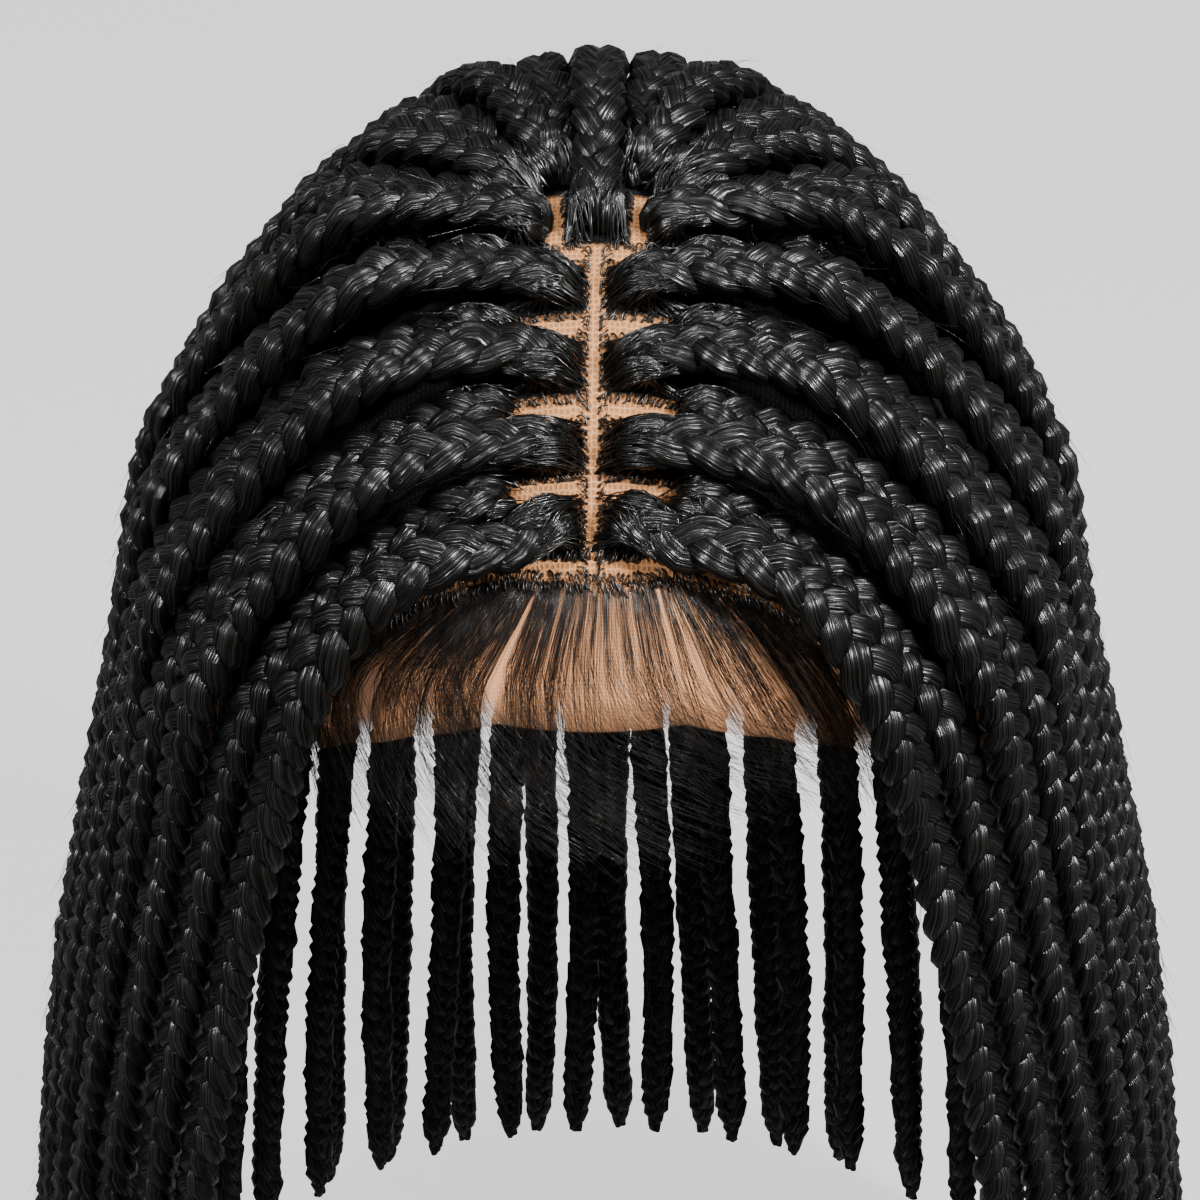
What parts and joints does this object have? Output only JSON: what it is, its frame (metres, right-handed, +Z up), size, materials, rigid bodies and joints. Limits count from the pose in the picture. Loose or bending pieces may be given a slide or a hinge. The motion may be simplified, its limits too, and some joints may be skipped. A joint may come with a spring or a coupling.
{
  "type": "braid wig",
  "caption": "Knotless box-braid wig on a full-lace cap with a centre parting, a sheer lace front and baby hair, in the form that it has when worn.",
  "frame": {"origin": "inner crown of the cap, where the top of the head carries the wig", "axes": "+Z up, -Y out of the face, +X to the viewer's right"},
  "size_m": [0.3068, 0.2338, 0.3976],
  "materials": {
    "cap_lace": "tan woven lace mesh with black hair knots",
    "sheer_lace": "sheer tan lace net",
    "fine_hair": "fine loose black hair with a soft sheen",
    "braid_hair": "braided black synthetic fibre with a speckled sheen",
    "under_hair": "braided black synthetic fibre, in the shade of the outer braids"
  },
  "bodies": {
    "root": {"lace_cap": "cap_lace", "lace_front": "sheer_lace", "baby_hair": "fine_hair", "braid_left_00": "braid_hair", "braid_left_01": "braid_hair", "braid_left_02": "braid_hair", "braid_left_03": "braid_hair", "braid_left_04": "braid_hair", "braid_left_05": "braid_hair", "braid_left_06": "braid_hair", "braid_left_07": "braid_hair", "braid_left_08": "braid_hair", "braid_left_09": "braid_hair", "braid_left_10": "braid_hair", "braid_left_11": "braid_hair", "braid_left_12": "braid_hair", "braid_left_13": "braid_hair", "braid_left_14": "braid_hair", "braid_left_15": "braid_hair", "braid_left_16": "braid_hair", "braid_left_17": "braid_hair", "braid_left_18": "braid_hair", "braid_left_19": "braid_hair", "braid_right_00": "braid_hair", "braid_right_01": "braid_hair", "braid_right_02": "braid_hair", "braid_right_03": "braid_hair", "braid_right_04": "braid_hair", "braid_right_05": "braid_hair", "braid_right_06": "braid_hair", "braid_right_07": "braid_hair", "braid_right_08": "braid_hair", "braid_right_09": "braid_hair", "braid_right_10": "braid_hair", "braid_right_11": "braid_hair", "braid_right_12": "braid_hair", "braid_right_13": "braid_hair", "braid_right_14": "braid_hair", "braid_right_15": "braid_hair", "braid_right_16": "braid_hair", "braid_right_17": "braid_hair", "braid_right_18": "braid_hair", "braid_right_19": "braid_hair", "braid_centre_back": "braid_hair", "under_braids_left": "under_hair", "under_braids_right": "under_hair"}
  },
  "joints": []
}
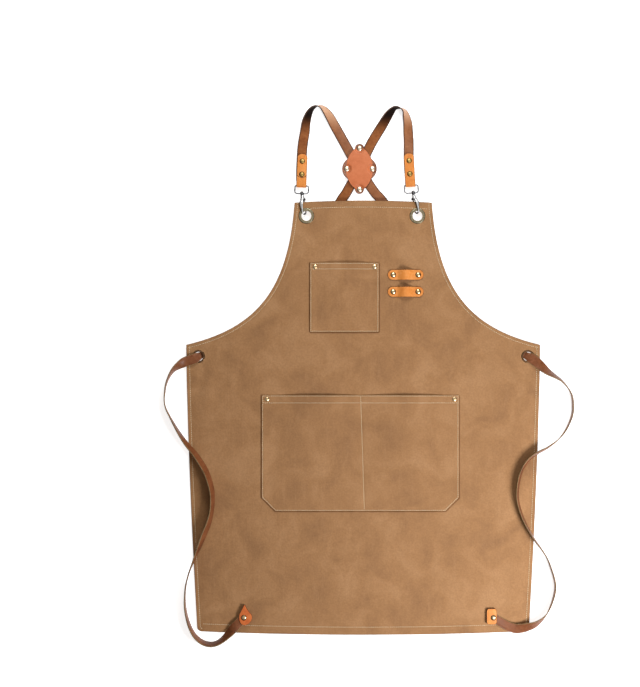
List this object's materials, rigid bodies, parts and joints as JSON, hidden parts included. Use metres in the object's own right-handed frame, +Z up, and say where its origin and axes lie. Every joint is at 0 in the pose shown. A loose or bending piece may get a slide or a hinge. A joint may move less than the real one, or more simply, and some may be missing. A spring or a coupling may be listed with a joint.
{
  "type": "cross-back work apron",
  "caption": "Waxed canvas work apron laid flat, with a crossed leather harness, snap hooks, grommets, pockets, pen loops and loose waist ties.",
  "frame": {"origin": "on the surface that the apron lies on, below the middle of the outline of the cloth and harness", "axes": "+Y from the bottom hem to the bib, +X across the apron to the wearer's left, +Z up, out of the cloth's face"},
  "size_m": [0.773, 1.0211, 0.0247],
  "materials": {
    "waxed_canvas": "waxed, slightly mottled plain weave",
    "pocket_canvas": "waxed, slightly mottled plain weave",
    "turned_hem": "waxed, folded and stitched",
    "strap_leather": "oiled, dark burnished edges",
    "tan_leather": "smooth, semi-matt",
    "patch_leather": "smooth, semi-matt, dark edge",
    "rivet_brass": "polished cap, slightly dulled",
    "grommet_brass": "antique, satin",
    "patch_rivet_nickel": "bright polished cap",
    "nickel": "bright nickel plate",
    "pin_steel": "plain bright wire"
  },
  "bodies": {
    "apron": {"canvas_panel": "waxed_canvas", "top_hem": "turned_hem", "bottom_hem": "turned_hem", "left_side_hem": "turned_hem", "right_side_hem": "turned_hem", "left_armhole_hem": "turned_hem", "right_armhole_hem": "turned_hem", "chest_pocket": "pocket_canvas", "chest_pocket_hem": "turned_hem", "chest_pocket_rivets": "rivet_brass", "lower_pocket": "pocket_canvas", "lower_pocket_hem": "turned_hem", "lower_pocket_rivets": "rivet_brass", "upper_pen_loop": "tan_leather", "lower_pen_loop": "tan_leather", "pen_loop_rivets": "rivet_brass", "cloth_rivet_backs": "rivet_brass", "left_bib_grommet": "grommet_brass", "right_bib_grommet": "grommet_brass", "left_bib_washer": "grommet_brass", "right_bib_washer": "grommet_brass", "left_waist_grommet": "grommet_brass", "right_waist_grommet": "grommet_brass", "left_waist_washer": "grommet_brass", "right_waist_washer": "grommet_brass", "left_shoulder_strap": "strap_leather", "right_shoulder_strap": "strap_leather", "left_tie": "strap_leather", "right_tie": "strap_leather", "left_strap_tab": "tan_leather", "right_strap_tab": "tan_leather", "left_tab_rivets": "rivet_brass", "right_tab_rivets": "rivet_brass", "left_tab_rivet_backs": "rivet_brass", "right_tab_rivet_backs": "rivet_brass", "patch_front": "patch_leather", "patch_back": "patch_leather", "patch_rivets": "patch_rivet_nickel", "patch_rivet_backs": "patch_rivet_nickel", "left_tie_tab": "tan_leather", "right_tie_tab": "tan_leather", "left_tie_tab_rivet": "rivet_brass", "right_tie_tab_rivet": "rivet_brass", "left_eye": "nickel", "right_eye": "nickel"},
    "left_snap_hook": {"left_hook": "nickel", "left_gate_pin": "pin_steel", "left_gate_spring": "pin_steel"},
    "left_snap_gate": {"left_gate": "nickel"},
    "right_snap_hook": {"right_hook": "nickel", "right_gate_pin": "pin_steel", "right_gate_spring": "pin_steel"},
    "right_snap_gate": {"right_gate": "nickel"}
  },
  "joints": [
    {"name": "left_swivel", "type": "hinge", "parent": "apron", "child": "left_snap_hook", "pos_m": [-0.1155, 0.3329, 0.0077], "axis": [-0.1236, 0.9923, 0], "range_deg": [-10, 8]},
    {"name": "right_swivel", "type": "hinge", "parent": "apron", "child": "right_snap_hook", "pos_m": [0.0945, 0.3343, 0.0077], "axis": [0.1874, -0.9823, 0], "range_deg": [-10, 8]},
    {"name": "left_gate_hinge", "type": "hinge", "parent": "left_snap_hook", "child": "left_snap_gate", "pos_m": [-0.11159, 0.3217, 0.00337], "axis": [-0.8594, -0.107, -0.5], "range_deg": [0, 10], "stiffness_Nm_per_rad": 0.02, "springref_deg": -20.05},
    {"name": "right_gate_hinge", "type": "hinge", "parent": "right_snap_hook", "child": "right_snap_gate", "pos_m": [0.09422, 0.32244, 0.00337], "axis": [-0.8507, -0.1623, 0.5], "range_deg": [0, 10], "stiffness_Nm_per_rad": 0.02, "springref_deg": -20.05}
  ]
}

________________________

→ **Do this**: Repeat every record, keeping each word and mark exactly as it is.

→ **Response to this task**:
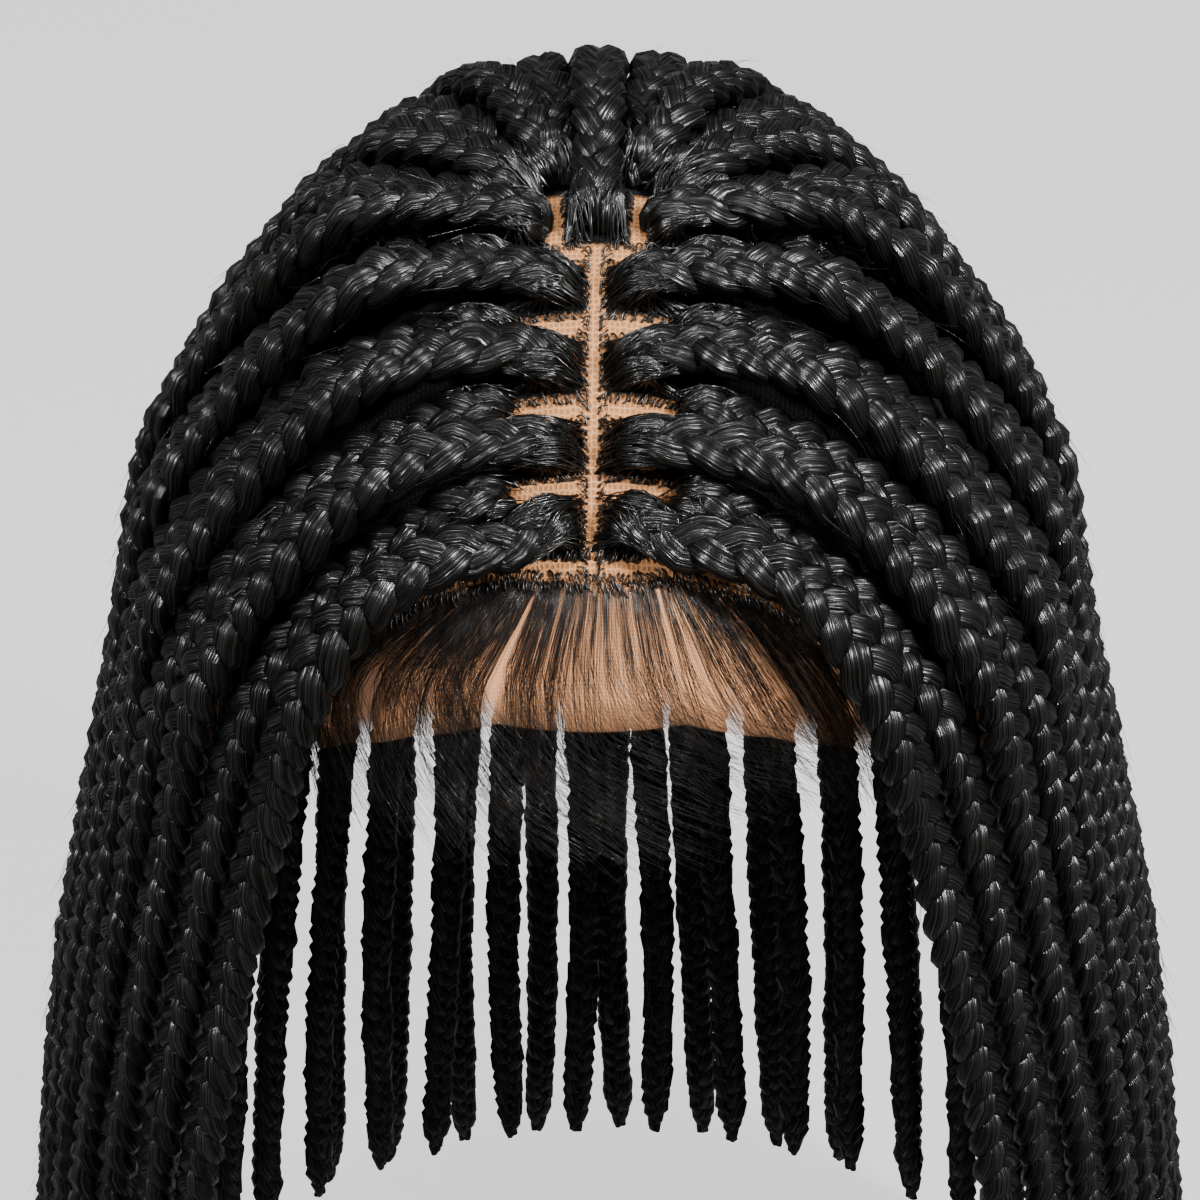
What parts and joints does this object have? Output only JSON: what it is, its frame (metres, right-handed, +Z up), size, materials, rigid bodies and joints. Limits count from the pose in the picture. Loose or bending pieces may be given a slide or a hinge. The motion may be simplified, its limits too, and some joints may be skipped. A joint may come with a spring or a coupling.
{
  "type": "braid wig",
  "caption": "Knotless box-braid wig on a full-lace cap with a centre parting, a sheer lace front and baby hair, in the form that it has when worn.",
  "frame": {"origin": "inner crown of the cap, where the top of the head carries the wig", "axes": "+Z up, -Y out of the face, +X to the viewer's right"},
  "size_m": [0.3068, 0.2338, 0.3976],
  "materials": {
    "cap_lace": "tan woven lace mesh with black hair knots",
    "sheer_lace": "sheer tan lace net",
    "fine_hair": "fine loose black hair with a soft sheen",
    "braid_hair": "braided black synthetic fibre with a speckled sheen",
    "under_hair": "braided black synthetic fibre, in the shade of the outer braids"
  },
  "bodies": {
    "root": {"lace_cap": "cap_lace", "lace_front": "sheer_lace", "baby_hair": "fine_hair", "braid_left_00": "braid_hair", "braid_left_01": "braid_hair", "braid_left_02": "braid_hair", "braid_left_03": "braid_hair", "braid_left_04": "braid_hair", "braid_left_05": "braid_hair", "braid_left_06": "braid_hair", "braid_left_07": "braid_hair", "braid_left_08": "braid_hair", "braid_left_09": "braid_hair", "braid_left_10": "braid_hair", "braid_left_11": "braid_hair", "braid_left_12": "braid_hair", "braid_left_13": "braid_hair", "braid_left_14": "braid_hair", "braid_left_15": "braid_hair", "braid_left_16": "braid_hair", "braid_left_17": "braid_hair", "braid_left_18": "braid_hair", "braid_left_19": "braid_hair", "braid_right_00": "braid_hair", "braid_right_01": "braid_hair", "braid_right_02": "braid_hair", "braid_right_03": "braid_hair", "braid_right_04": "braid_hair", "braid_right_05": "braid_hair", "braid_right_06": "braid_hair", "braid_right_07": "braid_hair", "braid_right_08": "braid_hair", "braid_right_09": "braid_hair", "braid_right_10": "braid_hair", "braid_right_11": "braid_hair", "braid_right_12": "braid_hair", "braid_right_13": "braid_hair", "braid_right_14": "braid_hair", "braid_right_15": "braid_hair", "braid_right_16": "braid_hair", "braid_right_17": "braid_hair", "braid_right_18": "braid_hair", "braid_right_19": "braid_hair", "braid_centre_back": "braid_hair", "under_braids_left": "under_hair", "under_braids_right": "under_hair"}
  },
  "joints": []
}
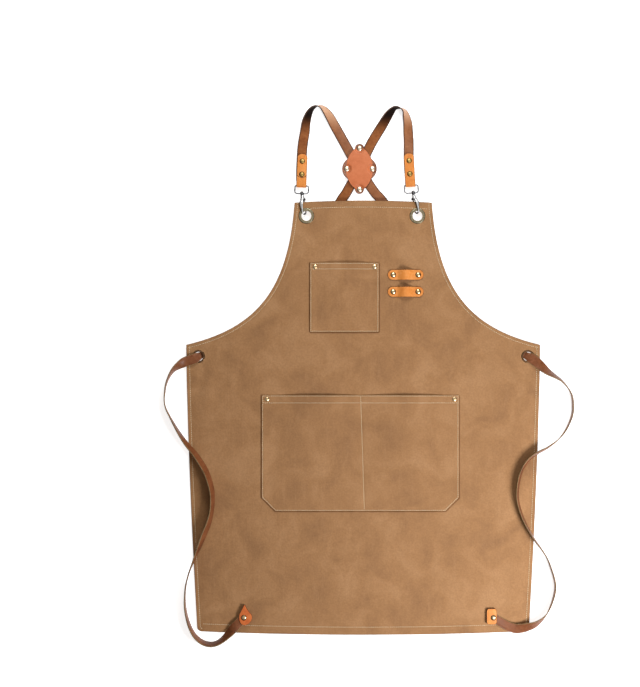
List this object's materials, rigid bodies, parts and joints as JSON, hidden parts included. Use metres in the object's own right-handed frame, +Z up, and say where its origin and axes lie. Every joint is at 0 in the pose shown. A loose or bending piece may get a slide or a hinge. A joint may move less than the real one, or more simply, and some may be missing. A spring or a coupling may be listed with a joint.
{
  "type": "cross-back work apron",
  "caption": "Waxed canvas work apron laid flat, with a crossed leather harness, snap hooks, grommets, pockets, pen loops and loose waist ties.",
  "frame": {"origin": "on the surface that the apron lies on, below the middle of the outline of the cloth and harness", "axes": "+Y from the bottom hem to the bib, +X across the apron to the wearer's left, +Z up, out of the cloth's face"},
  "size_m": [0.773, 1.0211, 0.0247],
  "materials": {
    "waxed_canvas": "waxed, slightly mottled plain weave",
    "pocket_canvas": "waxed, slightly mottled plain weave",
    "turned_hem": "waxed, folded and stitched",
    "strap_leather": "oiled, dark burnished edges",
    "tan_leather": "smooth, semi-matt",
    "patch_leather": "smooth, semi-matt, dark edge",
    "rivet_brass": "polished cap, slightly dulled",
    "grommet_brass": "antique, satin",
    "patch_rivet_nickel": "bright polished cap",
    "nickel": "bright nickel plate",
    "pin_steel": "plain bright wire"
  },
  "bodies": {
    "apron": {"canvas_panel": "waxed_canvas", "top_hem": "turned_hem", "bottom_hem": "turned_hem", "left_side_hem": "turned_hem", "right_side_hem": "turned_hem", "left_armhole_hem": "turned_hem", "right_armhole_hem": "turned_hem", "chest_pocket": "pocket_canvas", "chest_pocket_hem": "turned_hem", "chest_pocket_rivets": "rivet_brass", "lower_pocket": "pocket_canvas", "lower_pocket_hem": "turned_hem", "lower_pocket_rivets": "rivet_brass", "upper_pen_loop": "tan_leather", "lower_pen_loop": "tan_leather", "pen_loop_rivets": "rivet_brass", "cloth_rivet_backs": "rivet_brass", "left_bib_grommet": "grommet_brass", "right_bib_grommet": "grommet_brass", "left_bib_washer": "grommet_brass", "right_bib_washer": "grommet_brass", "left_waist_grommet": "grommet_brass", "right_waist_grommet": "grommet_brass", "left_waist_washer": "grommet_brass", "right_waist_washer": "grommet_brass", "left_shoulder_strap": "strap_leather", "right_shoulder_strap": "strap_leather", "left_tie": "strap_leather", "right_tie": "strap_leather", "left_strap_tab": "tan_leather", "right_strap_tab": "tan_leather", "left_tab_rivets": "rivet_brass", "right_tab_rivets": "rivet_brass", "left_tab_rivet_backs": "rivet_brass", "right_tab_rivet_backs": "rivet_brass", "patch_front": "patch_leather", "patch_back": "patch_leather", "patch_rivets": "patch_rivet_nickel", "patch_rivet_backs": "patch_rivet_nickel", "left_tie_tab": "tan_leather", "right_tie_tab": "tan_leather", "left_tie_tab_rivet": "rivet_brass", "right_tie_tab_rivet": "rivet_brass", "left_eye": "nickel", "right_eye": "nickel"},
    "left_snap_hook": {"left_hook": "nickel", "left_gate_pin": "pin_steel", "left_gate_spring": "pin_steel"},
    "left_snap_gate": {"left_gate": "nickel"},
    "right_snap_hook": {"right_hook": "nickel", "right_gate_pin": "pin_steel", "right_gate_spring": "pin_steel"},
    "right_snap_gate": {"right_gate": "nickel"}
  },
  "joints": [
    {"name": "left_swivel", "type": "hinge", "parent": "apron", "child": "left_snap_hook", "pos_m": [-0.1155, 0.3329, 0.0077], "axis": [-0.1236, 0.9923, 0], "range_deg": [-10, 8]},
    {"name": "right_swivel", "type": "hinge", "parent": "apron", "child": "right_snap_hook", "pos_m": [0.0945, 0.3343, 0.0077], "axis": [0.1874, -0.9823, 0], "range_deg": [-10, 8]},
    {"name": "left_gate_hinge", "type": "hinge", "parent": "left_snap_hook", "child": "left_snap_gate", "pos_m": [-0.11159, 0.3217, 0.00337], "axis": [-0.8594, -0.107, -0.5], "range_deg": [0, 10], "stiffness_Nm_per_rad": 0.02, "springref_deg": -20.05},
    {"name": "right_gate_hinge", "type": "hinge", "parent": "right_snap_hook", "child": "right_snap_gate", "pos_m": [0.09422, 0.32244, 0.00337], "axis": [-0.8507, -0.1623, 0.5], "range_deg": [0, 10], "stiffness_Nm_per_rad": 0.02, "springref_deg": -20.05}
  ]
}